The exercise: Using the data beneath this instruction, retype only the lines from the one that contains "quads, thickness, finish" down to the one that contains "imported = [obj", both included, exactly as they appear.
[start Data to process]
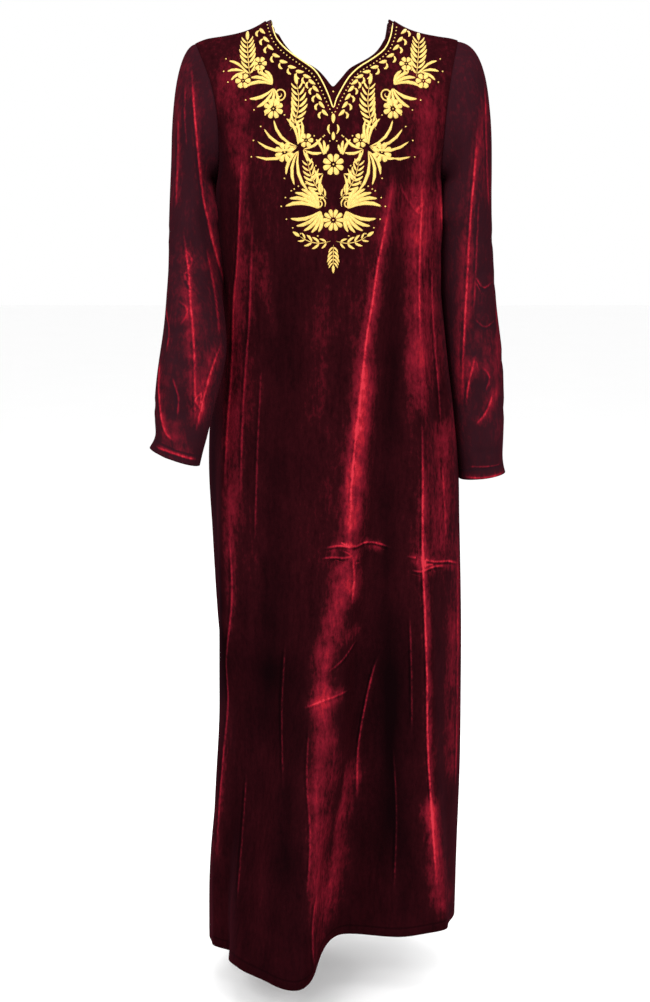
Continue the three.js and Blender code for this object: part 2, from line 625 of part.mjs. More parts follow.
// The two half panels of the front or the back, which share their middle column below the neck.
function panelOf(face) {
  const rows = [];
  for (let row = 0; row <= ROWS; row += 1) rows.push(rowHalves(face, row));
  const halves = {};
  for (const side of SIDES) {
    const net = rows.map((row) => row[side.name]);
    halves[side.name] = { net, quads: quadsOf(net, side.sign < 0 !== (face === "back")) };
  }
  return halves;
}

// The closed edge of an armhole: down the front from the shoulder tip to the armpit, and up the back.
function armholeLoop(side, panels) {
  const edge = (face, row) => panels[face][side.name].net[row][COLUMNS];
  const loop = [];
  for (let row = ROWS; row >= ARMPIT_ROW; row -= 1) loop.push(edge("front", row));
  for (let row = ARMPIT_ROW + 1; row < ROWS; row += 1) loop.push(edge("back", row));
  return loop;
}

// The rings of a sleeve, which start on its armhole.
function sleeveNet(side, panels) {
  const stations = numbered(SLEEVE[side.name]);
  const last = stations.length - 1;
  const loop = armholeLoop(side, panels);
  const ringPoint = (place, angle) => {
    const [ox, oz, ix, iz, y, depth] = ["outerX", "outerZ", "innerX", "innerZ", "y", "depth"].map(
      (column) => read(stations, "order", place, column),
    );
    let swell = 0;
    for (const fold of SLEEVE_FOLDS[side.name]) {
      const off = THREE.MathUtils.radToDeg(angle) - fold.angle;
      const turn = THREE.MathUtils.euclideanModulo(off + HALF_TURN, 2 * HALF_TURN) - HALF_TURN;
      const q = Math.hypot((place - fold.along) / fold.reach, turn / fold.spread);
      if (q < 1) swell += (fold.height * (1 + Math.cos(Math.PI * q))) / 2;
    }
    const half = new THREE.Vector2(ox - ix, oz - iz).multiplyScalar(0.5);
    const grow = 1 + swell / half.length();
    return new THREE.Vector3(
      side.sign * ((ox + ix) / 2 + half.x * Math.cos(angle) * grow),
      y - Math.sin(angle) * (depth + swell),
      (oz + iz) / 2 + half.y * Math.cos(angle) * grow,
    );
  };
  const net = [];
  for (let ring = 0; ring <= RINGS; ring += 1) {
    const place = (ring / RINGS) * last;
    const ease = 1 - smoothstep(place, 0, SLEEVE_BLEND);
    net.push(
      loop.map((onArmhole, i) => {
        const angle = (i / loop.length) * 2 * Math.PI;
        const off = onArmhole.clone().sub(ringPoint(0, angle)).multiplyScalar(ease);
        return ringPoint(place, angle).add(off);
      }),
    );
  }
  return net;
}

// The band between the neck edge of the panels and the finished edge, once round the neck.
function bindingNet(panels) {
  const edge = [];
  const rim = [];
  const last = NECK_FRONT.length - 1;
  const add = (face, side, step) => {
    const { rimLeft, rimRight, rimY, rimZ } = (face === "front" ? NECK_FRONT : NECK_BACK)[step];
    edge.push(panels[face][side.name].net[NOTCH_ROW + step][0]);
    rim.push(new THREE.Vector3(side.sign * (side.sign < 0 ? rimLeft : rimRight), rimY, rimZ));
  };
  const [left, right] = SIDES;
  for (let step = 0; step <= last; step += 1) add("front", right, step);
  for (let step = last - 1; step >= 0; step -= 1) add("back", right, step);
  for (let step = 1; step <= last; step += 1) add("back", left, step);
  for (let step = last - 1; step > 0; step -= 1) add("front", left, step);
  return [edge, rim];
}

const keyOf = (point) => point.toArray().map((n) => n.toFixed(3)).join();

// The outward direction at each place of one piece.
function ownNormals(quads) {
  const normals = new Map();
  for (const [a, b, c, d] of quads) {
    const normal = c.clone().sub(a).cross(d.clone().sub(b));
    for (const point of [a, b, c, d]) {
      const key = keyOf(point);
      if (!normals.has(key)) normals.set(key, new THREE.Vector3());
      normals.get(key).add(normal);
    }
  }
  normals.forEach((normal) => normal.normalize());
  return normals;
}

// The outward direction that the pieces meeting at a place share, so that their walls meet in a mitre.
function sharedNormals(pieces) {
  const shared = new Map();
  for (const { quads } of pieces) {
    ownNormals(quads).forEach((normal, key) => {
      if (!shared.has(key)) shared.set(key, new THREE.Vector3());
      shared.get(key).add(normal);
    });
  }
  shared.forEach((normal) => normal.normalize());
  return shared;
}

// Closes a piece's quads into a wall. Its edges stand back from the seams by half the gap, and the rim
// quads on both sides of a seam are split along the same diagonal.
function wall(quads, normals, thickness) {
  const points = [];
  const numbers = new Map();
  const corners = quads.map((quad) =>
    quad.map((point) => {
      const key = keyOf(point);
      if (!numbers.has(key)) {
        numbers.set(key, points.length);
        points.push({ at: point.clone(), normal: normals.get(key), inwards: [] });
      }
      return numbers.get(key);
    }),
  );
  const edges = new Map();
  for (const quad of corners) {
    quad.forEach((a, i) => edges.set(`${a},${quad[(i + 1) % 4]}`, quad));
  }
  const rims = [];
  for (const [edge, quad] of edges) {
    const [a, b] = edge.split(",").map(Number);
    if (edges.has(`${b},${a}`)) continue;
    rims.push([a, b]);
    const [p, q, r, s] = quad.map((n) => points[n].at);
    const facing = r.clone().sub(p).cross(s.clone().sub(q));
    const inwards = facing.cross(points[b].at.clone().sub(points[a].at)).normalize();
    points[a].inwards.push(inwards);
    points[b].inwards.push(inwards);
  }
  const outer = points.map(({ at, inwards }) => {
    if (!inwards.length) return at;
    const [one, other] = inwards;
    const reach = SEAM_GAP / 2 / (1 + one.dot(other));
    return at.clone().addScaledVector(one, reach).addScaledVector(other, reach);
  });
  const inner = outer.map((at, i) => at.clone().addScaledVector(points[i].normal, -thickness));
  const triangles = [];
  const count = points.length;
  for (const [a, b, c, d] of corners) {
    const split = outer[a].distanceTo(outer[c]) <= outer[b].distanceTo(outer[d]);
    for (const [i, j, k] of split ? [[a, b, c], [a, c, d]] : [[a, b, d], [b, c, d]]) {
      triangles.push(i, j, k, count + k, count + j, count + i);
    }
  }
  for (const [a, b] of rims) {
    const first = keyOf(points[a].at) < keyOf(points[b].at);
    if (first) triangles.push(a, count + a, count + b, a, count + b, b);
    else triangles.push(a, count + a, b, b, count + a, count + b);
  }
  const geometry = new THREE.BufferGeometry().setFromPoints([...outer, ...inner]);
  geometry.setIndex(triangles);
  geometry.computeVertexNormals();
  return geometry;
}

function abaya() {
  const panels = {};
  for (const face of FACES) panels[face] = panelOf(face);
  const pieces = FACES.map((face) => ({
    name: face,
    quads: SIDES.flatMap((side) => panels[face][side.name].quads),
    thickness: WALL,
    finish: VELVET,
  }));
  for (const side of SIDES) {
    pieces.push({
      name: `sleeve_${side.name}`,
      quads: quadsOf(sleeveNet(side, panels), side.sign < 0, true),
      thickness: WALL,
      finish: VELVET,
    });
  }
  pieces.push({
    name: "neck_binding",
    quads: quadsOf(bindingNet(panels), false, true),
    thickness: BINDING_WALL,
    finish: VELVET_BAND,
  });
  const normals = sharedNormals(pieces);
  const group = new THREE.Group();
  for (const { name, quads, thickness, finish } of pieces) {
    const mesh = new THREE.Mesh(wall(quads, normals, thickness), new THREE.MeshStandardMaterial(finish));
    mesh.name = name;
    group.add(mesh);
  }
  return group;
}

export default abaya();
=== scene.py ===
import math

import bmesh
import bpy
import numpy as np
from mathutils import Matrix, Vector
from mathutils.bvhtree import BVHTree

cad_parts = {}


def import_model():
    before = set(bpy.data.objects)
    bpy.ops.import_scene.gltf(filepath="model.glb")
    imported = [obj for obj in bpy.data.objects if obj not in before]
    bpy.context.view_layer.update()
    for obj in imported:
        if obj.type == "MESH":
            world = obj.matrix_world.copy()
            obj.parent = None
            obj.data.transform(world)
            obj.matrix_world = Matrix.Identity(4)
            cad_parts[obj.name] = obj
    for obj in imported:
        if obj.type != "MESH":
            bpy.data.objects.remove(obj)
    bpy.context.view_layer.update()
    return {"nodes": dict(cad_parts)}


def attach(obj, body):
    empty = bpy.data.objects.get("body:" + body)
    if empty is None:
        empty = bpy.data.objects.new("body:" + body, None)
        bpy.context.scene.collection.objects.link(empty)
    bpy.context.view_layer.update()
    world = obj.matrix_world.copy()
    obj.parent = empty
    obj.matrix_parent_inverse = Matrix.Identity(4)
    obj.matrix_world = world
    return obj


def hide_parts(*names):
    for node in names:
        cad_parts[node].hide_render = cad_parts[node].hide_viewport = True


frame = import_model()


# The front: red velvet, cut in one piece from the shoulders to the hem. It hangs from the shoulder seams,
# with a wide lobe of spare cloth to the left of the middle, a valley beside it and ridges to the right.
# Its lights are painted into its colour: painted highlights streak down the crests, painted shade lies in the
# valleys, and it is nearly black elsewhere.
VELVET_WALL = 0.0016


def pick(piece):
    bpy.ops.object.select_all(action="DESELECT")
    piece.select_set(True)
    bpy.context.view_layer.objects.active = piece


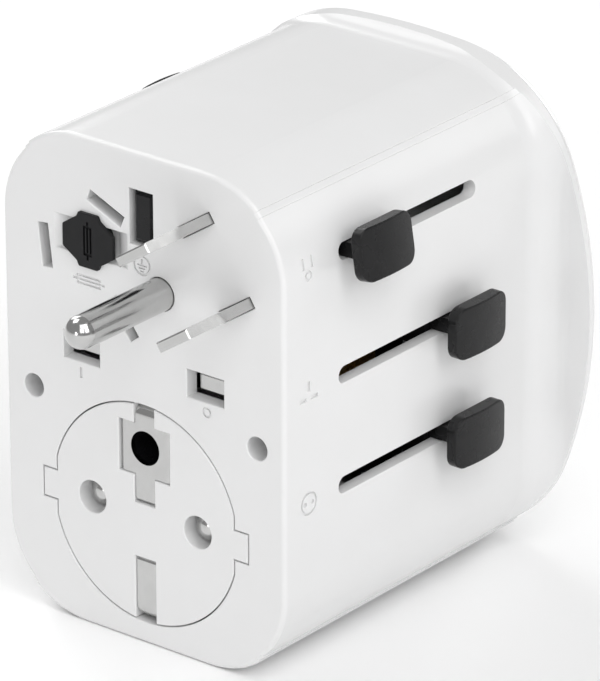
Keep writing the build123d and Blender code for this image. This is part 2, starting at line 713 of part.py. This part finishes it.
[end Data to process]
Exercise answer:
  for (const { name, quads, thickness, finish } of pieces) {
    const mesh = new THREE.Mesh(wall(quads, normals, thickness), new THREE.MeshStandardMaterial(finish));
    mesh.name = name;
    group.add(mesh);
  }
  return group;
}

export default abaya();
=== scene.py ===
import math

import bmesh
import bpy
import numpy as np
from mathutils import Matrix, Vector
from mathutils.bvhtree import BVHTree

cad_parts = {}


def import_model():
    before = set(bpy.data.objects)
    bpy.ops.import_scene.gltf(filepath="model.glb")
    imported = [obj for obj in bpy.data.objects if obj not in before]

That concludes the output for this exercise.